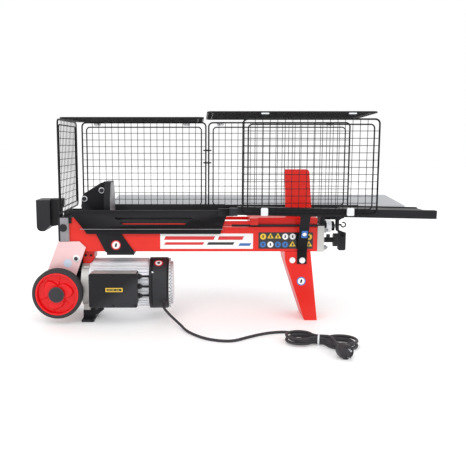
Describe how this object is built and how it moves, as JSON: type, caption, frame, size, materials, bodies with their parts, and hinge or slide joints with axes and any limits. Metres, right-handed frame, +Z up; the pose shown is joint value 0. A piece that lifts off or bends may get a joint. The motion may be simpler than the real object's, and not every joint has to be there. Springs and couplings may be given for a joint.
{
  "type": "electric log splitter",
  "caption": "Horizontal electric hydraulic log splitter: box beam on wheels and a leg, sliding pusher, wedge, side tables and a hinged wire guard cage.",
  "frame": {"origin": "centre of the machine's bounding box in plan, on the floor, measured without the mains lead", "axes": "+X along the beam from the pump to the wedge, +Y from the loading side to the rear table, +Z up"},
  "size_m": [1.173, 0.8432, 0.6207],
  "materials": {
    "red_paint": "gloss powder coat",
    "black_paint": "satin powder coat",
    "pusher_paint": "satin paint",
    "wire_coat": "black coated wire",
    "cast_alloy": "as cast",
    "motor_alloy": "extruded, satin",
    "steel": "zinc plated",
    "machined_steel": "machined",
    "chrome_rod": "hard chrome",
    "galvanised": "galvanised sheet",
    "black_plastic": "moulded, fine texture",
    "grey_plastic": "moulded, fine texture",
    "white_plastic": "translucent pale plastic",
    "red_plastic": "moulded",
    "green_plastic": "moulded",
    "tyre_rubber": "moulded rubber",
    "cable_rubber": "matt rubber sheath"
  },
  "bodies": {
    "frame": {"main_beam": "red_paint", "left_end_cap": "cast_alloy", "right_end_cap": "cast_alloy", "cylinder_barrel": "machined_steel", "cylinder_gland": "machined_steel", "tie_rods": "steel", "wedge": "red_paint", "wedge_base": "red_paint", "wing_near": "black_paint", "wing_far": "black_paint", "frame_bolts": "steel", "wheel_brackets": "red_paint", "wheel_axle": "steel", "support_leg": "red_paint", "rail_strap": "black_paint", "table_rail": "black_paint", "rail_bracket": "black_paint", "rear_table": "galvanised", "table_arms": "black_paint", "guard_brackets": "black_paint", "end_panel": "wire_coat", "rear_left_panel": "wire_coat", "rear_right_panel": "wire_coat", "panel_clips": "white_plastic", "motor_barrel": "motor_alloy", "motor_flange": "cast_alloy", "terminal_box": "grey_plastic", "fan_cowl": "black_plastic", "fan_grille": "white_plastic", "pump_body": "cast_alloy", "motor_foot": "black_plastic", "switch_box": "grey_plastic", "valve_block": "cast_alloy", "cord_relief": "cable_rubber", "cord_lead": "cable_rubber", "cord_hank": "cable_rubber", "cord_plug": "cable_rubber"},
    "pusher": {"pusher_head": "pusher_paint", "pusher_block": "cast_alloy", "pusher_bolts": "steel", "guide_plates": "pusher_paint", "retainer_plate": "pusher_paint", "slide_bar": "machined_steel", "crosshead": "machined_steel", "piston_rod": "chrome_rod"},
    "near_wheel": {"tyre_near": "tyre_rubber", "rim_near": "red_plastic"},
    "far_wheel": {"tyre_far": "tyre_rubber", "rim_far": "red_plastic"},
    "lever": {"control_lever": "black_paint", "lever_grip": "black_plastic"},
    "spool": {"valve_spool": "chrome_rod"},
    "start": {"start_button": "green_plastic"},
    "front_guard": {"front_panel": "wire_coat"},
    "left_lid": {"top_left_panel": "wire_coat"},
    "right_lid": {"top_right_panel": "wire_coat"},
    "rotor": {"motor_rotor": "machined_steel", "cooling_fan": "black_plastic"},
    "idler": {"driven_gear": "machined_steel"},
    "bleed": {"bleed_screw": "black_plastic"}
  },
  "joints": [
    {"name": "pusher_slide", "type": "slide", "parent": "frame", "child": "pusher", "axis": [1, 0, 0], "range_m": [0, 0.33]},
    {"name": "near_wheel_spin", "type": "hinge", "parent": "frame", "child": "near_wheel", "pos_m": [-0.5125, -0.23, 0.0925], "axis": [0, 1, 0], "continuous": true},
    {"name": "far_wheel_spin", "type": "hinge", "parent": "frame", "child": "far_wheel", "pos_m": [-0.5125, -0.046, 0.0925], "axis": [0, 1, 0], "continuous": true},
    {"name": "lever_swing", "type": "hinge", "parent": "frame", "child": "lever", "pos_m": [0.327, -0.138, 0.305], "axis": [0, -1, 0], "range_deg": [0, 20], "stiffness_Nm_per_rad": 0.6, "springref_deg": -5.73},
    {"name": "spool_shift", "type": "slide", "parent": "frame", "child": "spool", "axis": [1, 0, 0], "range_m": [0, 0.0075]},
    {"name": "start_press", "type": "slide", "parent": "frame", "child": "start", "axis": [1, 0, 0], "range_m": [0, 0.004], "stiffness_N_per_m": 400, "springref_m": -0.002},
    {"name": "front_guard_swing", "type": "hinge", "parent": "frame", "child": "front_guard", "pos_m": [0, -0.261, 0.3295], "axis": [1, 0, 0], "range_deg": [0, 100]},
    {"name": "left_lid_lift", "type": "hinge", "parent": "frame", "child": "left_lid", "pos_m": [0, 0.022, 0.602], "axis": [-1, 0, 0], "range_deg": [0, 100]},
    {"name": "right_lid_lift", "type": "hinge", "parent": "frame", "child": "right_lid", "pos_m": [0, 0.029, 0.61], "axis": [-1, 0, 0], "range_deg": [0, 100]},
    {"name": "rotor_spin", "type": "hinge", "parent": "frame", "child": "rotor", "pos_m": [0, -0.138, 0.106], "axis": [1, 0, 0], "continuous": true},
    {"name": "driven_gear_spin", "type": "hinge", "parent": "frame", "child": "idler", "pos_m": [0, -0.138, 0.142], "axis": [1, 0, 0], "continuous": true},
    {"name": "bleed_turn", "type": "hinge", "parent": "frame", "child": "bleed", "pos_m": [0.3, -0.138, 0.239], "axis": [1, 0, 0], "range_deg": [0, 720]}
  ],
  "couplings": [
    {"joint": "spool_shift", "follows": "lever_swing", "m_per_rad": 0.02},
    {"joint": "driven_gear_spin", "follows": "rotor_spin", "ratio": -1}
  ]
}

┄┄┄┄┄┄┄┄┄┄

Go through the material above line by line and copy it exactly.

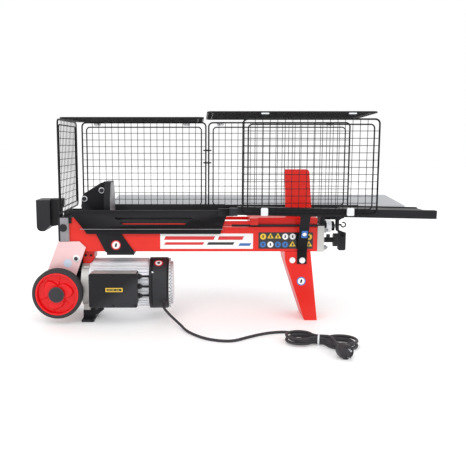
Describe how this object is built and how it moves, as JSON: type, caption, frame, size, materials, bodies with their parts, and hinge or slide joints with axes and any limits. Metres, right-handed frame, +Z up; the pose shown is joint value 0. A piece that lifts off or bends may get a joint. The motion may be simpler than the real object's, and not every joint has to be there. Springs and couplings may be given for a joint.
{
  "type": "electric log splitter",
  "caption": "Horizontal electric hydraulic log splitter: box beam on wheels and a leg, sliding pusher, wedge, side tables and a hinged wire guard cage.",
  "frame": {"origin": "centre of the machine's bounding box in plan, on the floor, measured without the mains lead", "axes": "+X along the beam from the pump to the wedge, +Y from the loading side to the rear table, +Z up"},
  "size_m": [1.173, 0.8432, 0.6207],
  "materials": {
    "red_paint": "gloss powder coat",
    "black_paint": "satin powder coat",
    "pusher_paint": "satin paint",
    "wire_coat": "black coated wire",
    "cast_alloy": "as cast",
    "motor_alloy": "extruded, satin",
    "steel": "zinc plated",
    "machined_steel": "machined",
    "chrome_rod": "hard chrome",
    "galvanised": "galvanised sheet",
    "black_plastic": "moulded, fine texture",
    "grey_plastic": "moulded, fine texture",
    "white_plastic": "translucent pale plastic",
    "red_plastic": "moulded",
    "green_plastic": "moulded",
    "tyre_rubber": "moulded rubber",
    "cable_rubber": "matt rubber sheath"
  },
  "bodies": {
    "frame": {"main_beam": "red_paint", "left_end_cap": "cast_alloy", "right_end_cap": "cast_alloy", "cylinder_barrel": "machined_steel", "cylinder_gland": "machined_steel", "tie_rods": "steel", "wedge": "red_paint", "wedge_base": "red_paint", "wing_near": "black_paint", "wing_far": "black_paint", "frame_bolts": "steel", "wheel_brackets": "red_paint", "wheel_axle": "steel", "support_leg": "red_paint", "rail_strap": "black_paint", "table_rail": "black_paint", "rail_bracket": "black_paint", "rear_table": "galvanised", "table_arms": "black_paint", "guard_brackets": "black_paint", "end_panel": "wire_coat", "rear_left_panel": "wire_coat", "rear_right_panel": "wire_coat", "panel_clips": "white_plastic", "motor_barrel": "motor_alloy", "motor_flange": "cast_alloy", "terminal_box": "grey_plastic", "fan_cowl": "black_plastic", "fan_grille": "white_plastic", "pump_body": "cast_alloy", "motor_foot": "black_plastic", "switch_box": "grey_plastic", "valve_block": "cast_alloy", "cord_relief": "cable_rubber", "cord_lead": "cable_rubber", "cord_hank": "cable_rubber", "cord_plug": "cable_rubber"},
    "pusher": {"pusher_head": "pusher_paint", "pusher_block": "cast_alloy", "pusher_bolts": "steel", "guide_plates": "pusher_paint", "retainer_plate": "pusher_paint", "slide_bar": "machined_steel", "crosshead": "machined_steel", "piston_rod": "chrome_rod"},
    "near_wheel": {"tyre_near": "tyre_rubber", "rim_near": "red_plastic"},
    "far_wheel": {"tyre_far": "tyre_rubber", "rim_far": "red_plastic"},
    "lever": {"control_lever": "black_paint", "lever_grip": "black_plastic"},
    "spool": {"valve_spool": "chrome_rod"},
    "start": {"start_button": "green_plastic"},
    "front_guard": {"front_panel": "wire_coat"},
    "left_lid": {"top_left_panel": "wire_coat"},
    "right_lid": {"top_right_panel": "wire_coat"},
    "rotor": {"motor_rotor": "machined_steel", "cooling_fan": "black_plastic"},
    "idler": {"driven_gear": "machined_steel"},
    "bleed": {"bleed_screw": "black_plastic"}
  },
  "joints": [
    {"name": "pusher_slide", "type": "slide", "parent": "frame", "child": "pusher", "axis": [1, 0, 0], "range_m": [0, 0.33]},
    {"name": "near_wheel_spin", "type": "hinge", "parent": "frame", "child": "near_wheel", "pos_m": [-0.5125, -0.23, 0.0925], "axis": [0, 1, 0], "continuous": true},
    {"name": "far_wheel_spin", "type": "hinge", "parent": "frame", "child": "far_wheel", "pos_m": [-0.5125, -0.046, 0.0925], "axis": [0, 1, 0], "continuous": true},
    {"name": "lever_swing", "type": "hinge", "parent": "frame", "child": "lever", "pos_m": [0.327, -0.138, 0.305], "axis": [0, -1, 0], "range_deg": [0, 20], "stiffness_Nm_per_rad": 0.6, "springref_deg": -5.73},
    {"name": "spool_shift", "type": "slide", "parent": "frame", "child": "spool", "axis": [1, 0, 0], "range_m": [0, 0.0075]},
    {"name": "start_press", "type": "slide", "parent": "frame", "child": "start", "axis": [1, 0, 0], "range_m": [0, 0.004], "stiffness_N_per_m": 400, "springref_m": -0.002},
    {"name": "front_guard_swing", "type": "hinge", "parent": "frame", "child": "front_guard", "pos_m": [0, -0.261, 0.3295], "axis": [1, 0, 0], "range_deg": [0, 100]},
    {"name": "left_lid_lift", "type": "hinge", "parent": "frame", "child": "left_lid", "pos_m": [0, 0.022, 0.602], "axis": [-1, 0, 0], "range_deg": [0, 100]},
    {"name": "right_lid_lift", "type": "hinge", "parent": "frame", "child": "right_lid", "pos_m": [0, 0.029, 0.61], "axis": [-1, 0, 0], "range_deg": [0, 100]},
    {"name": "rotor_spin", "type": "hinge", "parent": "frame", "child": "rotor", "pos_m": [0, -0.138, 0.106], "axis": [1, 0, 0], "continuous": true},
    {"name": "driven_gear_spin", "type": "hinge", "parent": "frame", "child": "idler", "pos_m": [0, -0.138, 0.142], "axis": [1, 0, 0], "continuous": true},
    {"name": "bleed_turn", "type": "hinge", "parent": "frame", "child": "bleed", "pos_m": [0.3, -0.138, 0.239], "axis": [1, 0, 0], "range_deg": [0, 720]}
  ],
  "couplings": [
    {"joint": "spool_shift", "follows": "lever_swing", "m_per_rad": 0.02},
    {"joint": "driven_gear_spin", "follows": "rotor_spin", "ratio": -1}
  ]
}